In most multi-level metallization schemes, to connect upper-level metal lines to lower level metal lines or transistor electrodes (sources, drains, and gates), all of the intermediate metal layers and contacts or vias must be used. This can be seen in FIG. 1, where the second level metal line 280 is connected to transistor drains 240d through the first metal layer 250 and metal/diffusion contact 245. Thus, to connect source fingers 240s together, for example, a metal line 250 runs outside the transistor area to avoid shorting transistor sources 240s and drains 240d together. This increases the height, and thus the area, of the layout.

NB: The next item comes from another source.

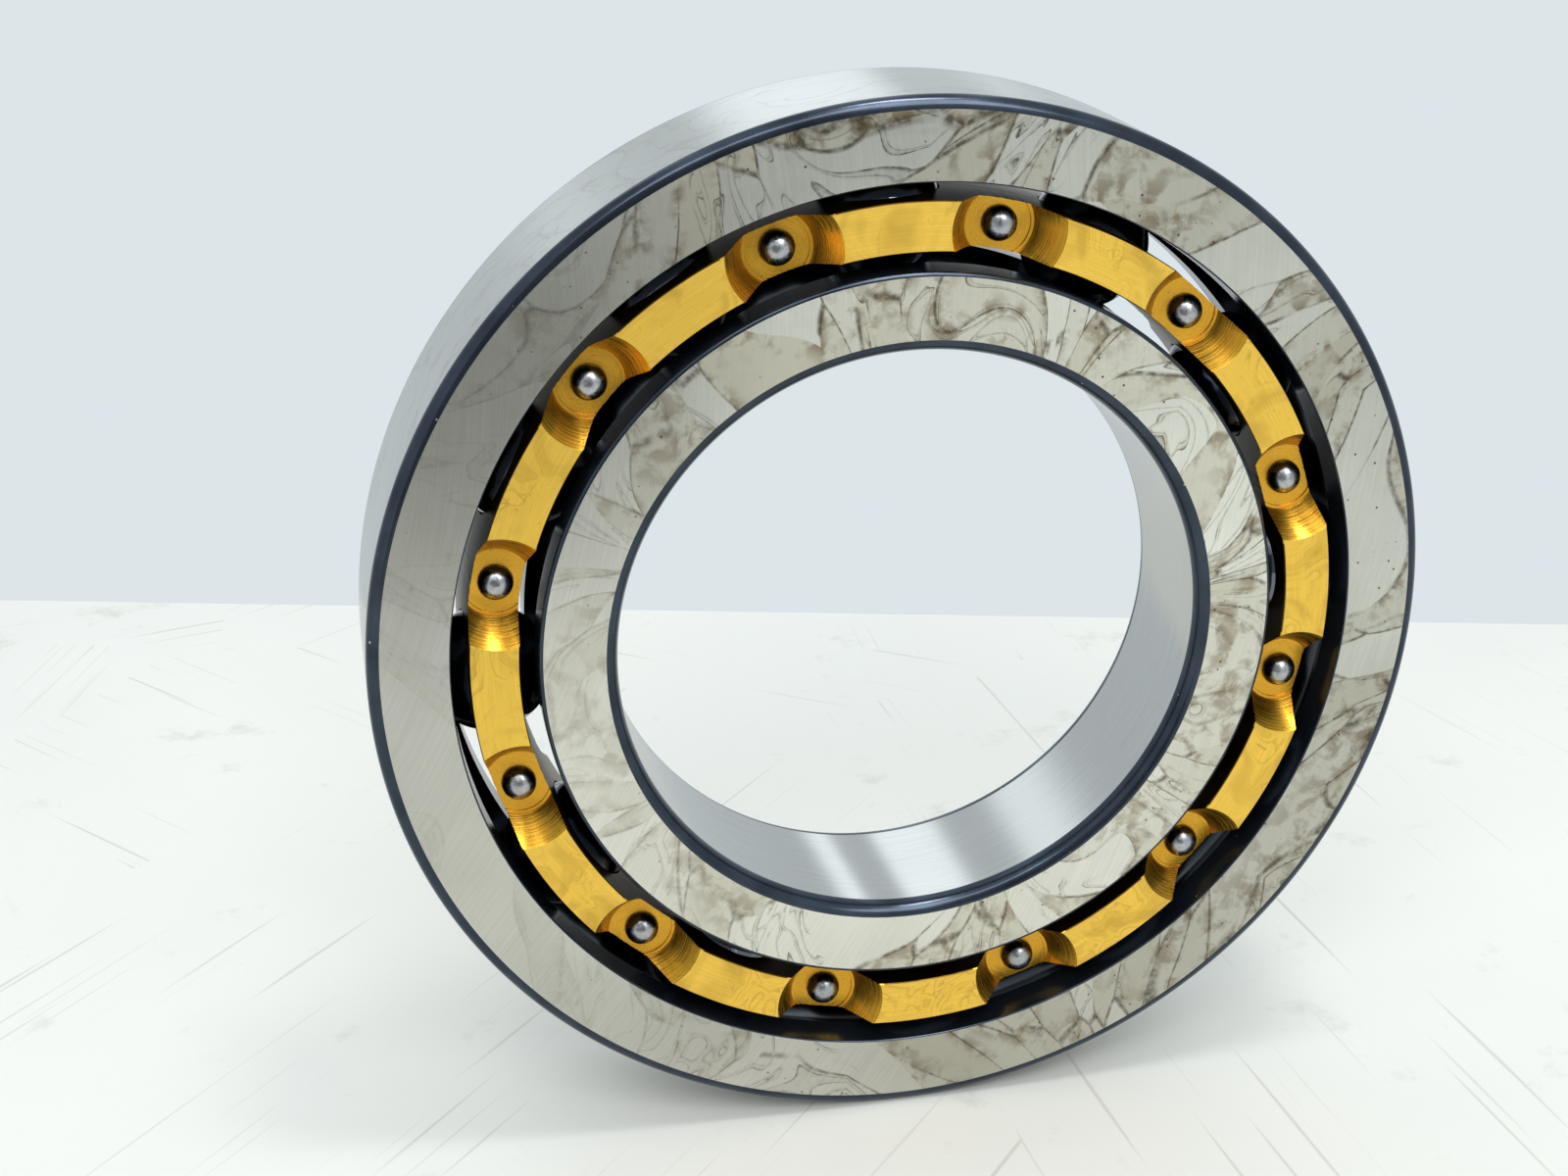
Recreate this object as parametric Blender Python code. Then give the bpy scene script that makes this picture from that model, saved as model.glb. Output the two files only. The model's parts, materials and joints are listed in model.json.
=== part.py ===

Moreover, the width of this layout is determined by the minimum pitch of the contacted first metal lines, or the minimum pitch of the contacted source/drain regions—whichever is greater. If the minimum pitch of the contacted first metal lines is the greater of the two pitches, then this layout may be reduced in width by an alternative metallization scheme. Note that the minimum pitch of the contacted metal lines may be determined by lithographic or other process considerations, or it may be determined by electromigration concerns or other considerations/concerns.
The resistance (per unit length) and capacitance (per unit area) of the metal interconnect layers often has a direct impact on the performance of an integrated circuit. The interconnect structures and materials used affect, in turn, the resistance and capacitance of the interconnect lines. For example, the capacitance between a given interconnect line and the semiconductor substrate, or the capacitance between two interconnect lines, decreases as the vertical distance between them increases. If multiple interconnect layers are available, critical capacitances can be reduced by placing their nodes on metal layers that have more vertical separation between them.
To illustrate the origin of these parasitic capacitances, a cross-section of the layout of FIG. 1 is shown in FIG. 2. Parasitic capacitances, for example, between the gates 240g and the drain regions 240d (gate-drain capacitance) and the source 240s and drain 240d regions (off-state capacitance), are determined partly by the interconnect structure. For example, the overlap area between the first metal lines 250 and the source regions 240s forms a component of the off-state parasitic capacitance 290. The capacitance between the contact metal 245 and the transistor gates 240g contributes to the total gate-drain parasitic capacitance. Thus, the metallization scheme and layout has an effect on circuit parasitic capacitances, and therefore circuit performance.
These parasitic effects are important for high frequency and high-speed circuits. Such circuits are often implemented on semiconductor-on-insulator (SOI) technology, which was first commercialized in the late 1990s. The defining characteristic of SOI technology is that the semiconductor region in which circuitry is formed is isolated from bulk substrate by an electrically insulating layer. This insulating layer is typically silicon dioxide. The advantageous aspects of SOI technology stem directly from the ability of the insulator layer to electronically isolate the active layer from bulk substrate.
SOI technology represents an improvement over traditional bulk substrate technology because the introduction of the insulating layer isolates the active devices in an SOI structure, which improves their electrical characteristics. For example, parasitic capacitances within the semiconductor region—depletion and diffusion capacitances, for example—are often reduced in SOI devices, especially those with thin enough semiconductor layers such that the transistors are “fully-depleted.” Short-channel effects—the variation of the threshold voltage of a transistor with its channel length—are also reduced in SOI devices. For these reasons, among others, SOI is often the technology of choice for high-speed, low-power circuits. In addition, the SOI's insulating layer can act to shield the active devices from harmful radiation. This is particularly important for integrated circuits that are used in space given the prevalence of harmful ionizing radiation outside the earth's atmosphere.
Like bulk-substrate technologies, SOI technologies may also make use of multiple layers of metal interconnect. If these metal layers can be formed in such a way as to take advantage of the unique structure of SOI, cost and performance benefits can result. These performance benefits may be especially desirable for the types of circuits typically fabricated on SOI technologies—high-speed or high switching frequency, low-loss circuits.